If the indicted defendant desires to exercise their right to a full trial, then yes, their sentence might be more severe…which, if you think about it, almost seems like a punishment for wanting a trial.
Note, if you were arrested but the indictment is taking a long time, you may have a right to a Personal Recognizance (PR) bond. This just means you’re making a promise to the court that you can be trusted not to flee if released, and that you’ll attend any proceedings that direct you to in the future. Being released on your own recognizance while awaiting potential indictment also means you must not commit any crimes while released…not that anyone should be committing crimes anyhow!
If you are indicted and facing a trial, then educate yourself about all your options. Don’t let others take control of your situation and don’t automatically assume a plea bargain is your best bet.
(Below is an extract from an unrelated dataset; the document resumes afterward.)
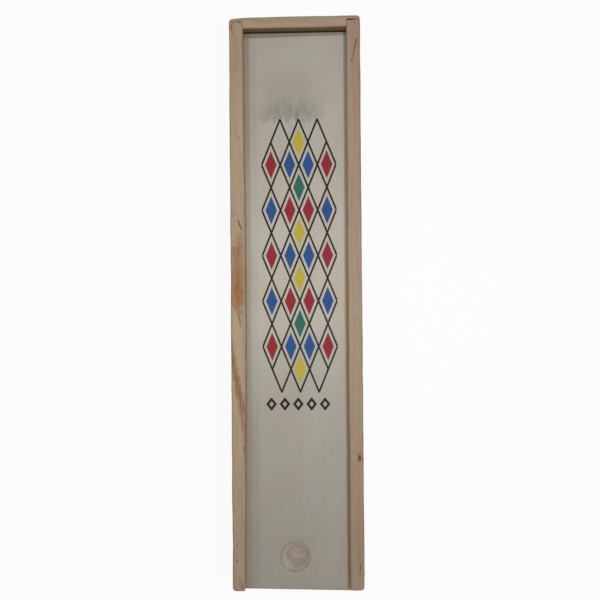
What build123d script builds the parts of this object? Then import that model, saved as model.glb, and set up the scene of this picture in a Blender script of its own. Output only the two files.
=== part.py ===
from build123d import *
import os
from math import sqrt
from random import Random

# A wooden box with a sliding lid, holding a full set of forty-one pick-up sticks.
# Two side rails run the whole length. The head board and the foot board are rabbeted, so that a
# thin lip of each covers the end grain of the rails. The plywood lid runs in a groove cut in the
# rails and in the head board, and leaves over the lower foot board. The plywood base lies in a
# rebate, flush with the underside. The sticks lie loose in nested rows, the last row askew on top.
#
# Millimetres. +Z is up, +Y points to the closed head end, and the lid slides out towards -Y.
# The origin is the middle of the underside.

# The sticks and how loosely they lie
stick_diameter = 3.0
stick_length = 180.0
point_length = 9.0
tip_diameter = 0.6
stick_gap = 0.15
seat_gap = 0.2
stagger = 2.5
top_row_taper = 0.88
stick_sets = {
    "twenty_point_stick": 1,
    "ten_point_stick": 5,
    "five_point_stick": 5,
    "three_point_stick": 15,
    "two_point_stick": 15,
}
shuffle_seed = 48

# The hollow that the sticks lie in
inner_width = 36.0
end_play = 6.0
headroom = 6.2

# The boards
rail_thickness = 4.8
end_thickness = 4.0
lip_thickness = 1.5
corner_radius = 1.2
edge_radius = 0.8
under_radius = 0.4

# The lid, its groove and the finger recess
lid_thickness = 3.0
lid_depth = 4.0
gap_below_lid = 0.2
gap_above_lid = 0.6
lid_side_gap = 0.3
lid_setback = 0.2
lid_edge_radius = 0.3
rail_groove = 2.4
recess_diameter = 10.2
recess_core_diameter = 7.6
recess_rim_depth = 0.3
recess_depth = 1.1
recess_fillet = 0.6
recess_inset = 11.3
recess_shift = -1.1

# The base panel and its rebate
base_thickness = 3.0
rail_rebate = 2.4
base_gap = 0.1

# A point this near a line or plane lies on it
tolerance = 0.01

# Plan of the box
inner_length = stick_length + 2 * end_play
box_length = inner_length + 2 * end_thickness
box_width = inner_width + 2 * rail_thickness
rail_length = box_length - 2 * lip_thickness

# The pile of sticks, from the base up
stick_radius = stick_diameter / 2
pitch = stick_diameter + stick_gap
nest_rise = pitch * sqrt(3) / 2
pile_width = inner_width - 2 * seat_gap
row_capacity = int((pile_width + stick_gap) / pitch)
stick_count = sum(stick_sets.values())


def pile_rows():
    """How many sticks lie in each row: full rows that nest, then what is left."""
    rows = []
    left = stick_count
    while left > 0:
        room = row_capacity - len(rows) % 2
        rows.append(min(room, left))
        left -= rows[-1]
    return rows


rows = pile_rows()
nested_rows = len(rows) - 1
first_height = base_thickness + seat_gap + stick_radius
top_height = first_height + (nested_rows - 1) * nest_rise + pitch
pile_top = top_height + stick_radius

# Heights of the boards, from the pile up
lid_underside = pile_top + headroom
lid_top = lid_underside + lid_thickness
groove_floor = lid_underside - gap_below_lid
groove_height = gap_below_lid + lid_thickness + gap_above_lid
box_height = lid_top + lid_depth

# Ends of the lid. The groove of the head board is as deep as the back of its lips.
lid_head_end = rail_length / 2 - lid_side_gap
lid_foot_end = -box_length / 2 + lid_setback
lid_length = lid_head_end - lid_foot_end
lid_width = inner_width + 2 * (rail_groove - lid_side_gap)

# How far the moving pieces travel
lid_travel = lid_head_end + box_length / 2 + lid_side_gap
stick_travel = end_play - stagger - seat_gap


def end_board(height, foot):
    """One end board, with a lip at each side that covers a rail, and a rebate for the base."""
    outer_face = box_length / 2
    lip_back = rail_length / 2
    with BuildPart() as board:
        with BuildSketch(Plane.XY):
            with Locations((0, outer_face - lip_thickness / 2)):
                Rectangle(box_width, lip_thickness)
            with Locations((0, outer_face - end_thickness / 2)):
                Rectangle(inner_width, end_thickness)
        extrude(amount=height)
        with BuildSketch(Plane.XY):
            with Locations((0, inner_length / 2)):
                Rectangle(inner_width, 2 * (end_thickness - lip_thickness))
        extrude(amount=base_thickness, mode=Mode.SUBTRACT)
        if not foot:
            with BuildSketch(Plane.XY.offset(groove_floor)):
                with Locations((0, inner_length / 2)):
                    Rectangle(inner_width, 2 * (end_thickness - lip_thickness))
            extrude(amount=groove_height, mode=Mode.SUBTRACT)
        corners = board.edges().filter_by(Axis.Z).filter_by(
            lambda e: abs(e.center().X) > box_width / 2 - tolerance
            and e.center().Y > outer_face - tolerance
        )
        fillet(corners, radius=corner_radius)
        rims = board.edges().group_by(Axis.Z)
        for rim, radius in ((rims[-1], edge_radius), (rims[0], under_radius)):
            outline = rim.filter_by(lambda e: e.center().Y > lip_back + tolerance)
            fillet(outline, radius=radius)
        if foot:
            mirror(about=Plane.XZ, mode=Mode.REPLACE)
    return board.part


def side_rail():
    """The right-hand rail: a straight board with the lid's groove and the base's rebate."""
    inner_face = inner_width / 2
    outer_face = box_width / 2
    rail_end = rail_length / 2
    with BuildPart() as rail:
        with BuildSketch(Plane.XZ.offset(-rail_end)):
            with Locations((inner_face + rail_thickness / 2, box_height / 2)):
                Rectangle(rail_thickness, box_height)
            with Locations((inner_face, groove_floor + groove_height / 2)):
                Rectangle(2 * rail_groove, groove_height, mode=Mode.SUBTRACT)
            with Locations((inner_face, base_thickness / 2)):
                Rectangle(2 * rail_rebate, base_thickness, mode=Mode.SUBTRACT)
        extrude(amount=rail_length)
        # The end over the foot board is left bare, so its upright corner is rounded there.
        with BuildSketch(Plane.XY.offset(groove_floor)):
            with Locations((outer_face - corner_radius / 2, corner_radius / 2 - rail_end)):
                Rectangle(corner_radius, corner_radius)
            with Locations((outer_face - corner_radius, corner_radius - rail_end)):
                Circle(corner_radius, mode=Mode.SUBTRACT)
        extrude(amount=box_height - groove_floor, mode=Mode.SUBTRACT)
        top_rim = rail.edges().group_by(Axis.Z)[-1].filter_by(
            lambda e: e.center().X > inner_face + tolerance and e.center().Y < rail_end - tolerance
        )
        fillet(top_rim, radius=edge_radius)
        under_rim = rail.edges().group_by(Axis.Z)[0].filter_by(Axis.Y).sort_by(Axis.X)[-1]
        fillet(under_rim, radius=under_radius)
    return rail.part


def base():
    """The plywood panel that closes the underside."""
    with BuildPart() as panel:
        with BuildSketch(Plane.XY):
            Rectangle(inner_width + 2 * (rail_rebate - base_gap), rail_length - 2 * base_gap)
        extrude(amount=base_thickness)
    return panel.part


def lid():
    """The plywood lid, with a stepped round recess for a finger near its foot end."""
    floor_height = lid_top - recess_depth
    with BuildPart() as plate:
        with BuildSketch(Plane.XY.offset(lid_underside)):
            with Locations((0, (lid_head_end + lid_foot_end) / 2)):
                Rectangle(lid_width, lid_length)
        extrude(amount=lid_thickness)
        ends = plate.edges().filter_by(Axis.X)
        fillet(ends, radius=lid_edge_radius)
        with Locations((recess_shift, lid_foot_end + recess_inset, lid_top)):
            CounterBoreHole(
                radius=recess_core_diameter / 2,
                counter_bore_radius=recess_diameter / 2,
                counter_bore_depth=recess_rim_depth,
                depth=recess_depth,
            )
        floor_ring = plate.edges().filter_by(GeomType.CIRCLE).filter_by(
            lambda e: abs(e.center().Z - floor_height) < tolerance
        )
        fillet(floor_ring, radius=recess_fillet)
    return plate.part


def stick(middle, direction):
    """One turned stick, sharpened at both ends, with its middle and its direction given."""
    half = stick_length / 2
    tip_radius = tip_diameter / 2
    across = Vector(0, 0, 1).cross(direction)
    with BuildPart() as rod:
        with BuildSketch(Plane(origin=middle, x_dir=(0, 0, 1), z_dir=across)):
            with BuildLine():
                Polyline(
                    (0, -half),
                    (tip_radius, -half),
                    (stick_radius, point_length - half),
                    (stick_radius, half - point_length),
                    (tip_radius, half),
                    (0, half),
                    close=True,
                )
            make_face()
        revolve(axis=Axis(middle, direction))
    return rod.part


def pile_places():
    """Where each stick lies: its X at the head and at the foot, and its height."""
    places = []
    for row, count in enumerate(rows[:-1]):
        for index in range(count):
            x = (index - (count - 1) / 2) * pitch
            places.append((x, x, first_height + row * nest_rise))
    # The top row lies loose: it spreads over the whole width at the head and less at the foot.
    count = rows[-1]
    head_pitch = pile_width / count
    foot_pitch = max(pitch, head_pitch * top_row_taper)
    for index in range(count):
        offset = index - (count - 1) / 2
        places.append((offset * head_pitch, offset * foot_pitch, top_height))
    return places


def pile():
    """All the sticks by name, the kinds mixed over the pile and the ends out of line."""
    luck = Random(shuffle_seed)
    places = pile_places()
    luck.shuffle(places)
    sticks = {}
    for kind, count in stick_sets.items():
        for number in range(1, count + 1):
            head_x, foot_x, height = places.pop()
            middle = Vector((head_x + foot_x) / 2, luck.uniform(-stagger, stagger), height)
            direction = Vector(head_x - foot_x, stick_length, 0).normalized()
            name = kind if count == 1 else f"{kind}_{number:02d}"
            sticks[name] = stick(middle, direction)
    return sticks


right_rail = side_rail()
pieces = {
    "right_rail": right_rail,
    "left_rail": mirror(right_rail, about=Plane.YZ),
    "head_board": end_board(box_height, foot=False),
    "foot_board": end_board(groove_floor, foot=True),
    "base_panel": base(),
    "sliding_lid": lid(),
}
pieces.update(pile())

os.makedirs("parts", exist_ok=True)
for name, piece in pieces.items():
    piece.label = name
    export_step(piece, f"parts/{name}.step")

print(f"box {box_width:.1f} x {box_length:.1f} x {box_height:.1f} mm, {len(pieces)} pieces, rows {rows}")
print(f"lid {lid_width:.1f} x {lid_length:.1f} mm, travel {lid_travel:.1f}, sticks' travel {stick_travel:.1f}")
print(f"pile top {pile_top:.2f}, lid from {lid_underside:.2f} to {lid_top:.2f}")
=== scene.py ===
# %% [markdown]
# # A wooden box of pick-up sticks
# The box is a row of plain boards: two grooved side rails, a head board, a lower foot board, a base and
# a lid that slides. The frame holds each of them at its real size. This lesson gives them what planed
# wood has and a drawing lacks: grain that runs through the board, eased and worn edges, an open joint,
# plies in the lid's edge, a printed ornament, and paint on the sticks.

import bmesh
import bpy
from collections import namedtuple
from math import atan, cos, exp, pi, radians, sin
from mathutils import Matrix, Vector, noise


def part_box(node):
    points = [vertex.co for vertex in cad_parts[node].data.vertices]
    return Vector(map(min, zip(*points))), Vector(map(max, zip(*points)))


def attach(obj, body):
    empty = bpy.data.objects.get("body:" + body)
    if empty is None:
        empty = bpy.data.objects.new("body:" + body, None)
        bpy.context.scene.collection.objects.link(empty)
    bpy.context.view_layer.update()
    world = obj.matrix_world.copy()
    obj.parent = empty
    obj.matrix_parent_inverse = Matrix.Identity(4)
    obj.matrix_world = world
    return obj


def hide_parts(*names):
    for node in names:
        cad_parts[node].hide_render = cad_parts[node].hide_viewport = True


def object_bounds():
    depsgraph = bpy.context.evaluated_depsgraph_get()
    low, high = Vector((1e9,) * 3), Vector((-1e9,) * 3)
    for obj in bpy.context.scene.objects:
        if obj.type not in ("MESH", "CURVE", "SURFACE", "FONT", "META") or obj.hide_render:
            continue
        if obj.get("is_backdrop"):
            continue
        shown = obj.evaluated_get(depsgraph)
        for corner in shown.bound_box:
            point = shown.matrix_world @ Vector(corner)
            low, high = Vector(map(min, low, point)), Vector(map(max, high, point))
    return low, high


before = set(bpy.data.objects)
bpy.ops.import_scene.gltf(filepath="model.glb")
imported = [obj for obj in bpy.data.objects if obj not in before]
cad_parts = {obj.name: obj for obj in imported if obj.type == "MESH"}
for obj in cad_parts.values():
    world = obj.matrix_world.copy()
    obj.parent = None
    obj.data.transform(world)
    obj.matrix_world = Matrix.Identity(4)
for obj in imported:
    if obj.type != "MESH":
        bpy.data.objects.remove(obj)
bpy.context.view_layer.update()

# %% [markdown]
# Everything below is thought out in millimetres, because the box is small, and Blender works in metres.
# `mm` turns one into the other. The places of grooves and rebates aren't written down a second time:
# they follow from the boxes of the pieces that run in them, and from the gaps that the joiner left.

# %% Sizes read from the frame
mm = 0.001
rail_low, rail_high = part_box("right_rail")
lid_low, lid_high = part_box("sliding_lid")
base_low, base_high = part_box("base_panel")
head_low, head_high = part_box("head_board")
foot_low, foot_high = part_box("foot_board")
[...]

If you have a chance of winning in a trial, then it is a risk well worth taking. Again, talk to an attorney. Because one never knows for sure what a trial outcome is going to be. That’s why it is so vital to have a professional legal counsel on your side if you’re indicted for a felony offense. You need someone who has been there and done that, and can help you make a decision based on their experience in similar cases. Our site, Help For Felons offers resources to assist you!
No one facing a felony charge wants to be treated like some piece of cargo on a conveyor belt, moving through the cogs of justice without any voice. That’s not the American way! Everybody has the right to a jury trial; the 6th Amendment promises that:
“The Sixth Amendment guarantees the rights of criminal defendants, including the right to a public trial without unnecessary delay, the right to a lawyer, the right to an impartial jury, and the right to know who your accusers are and the nature of the charges and evidence against you.”
We hope this answers your question “What Does Indictment Mean.”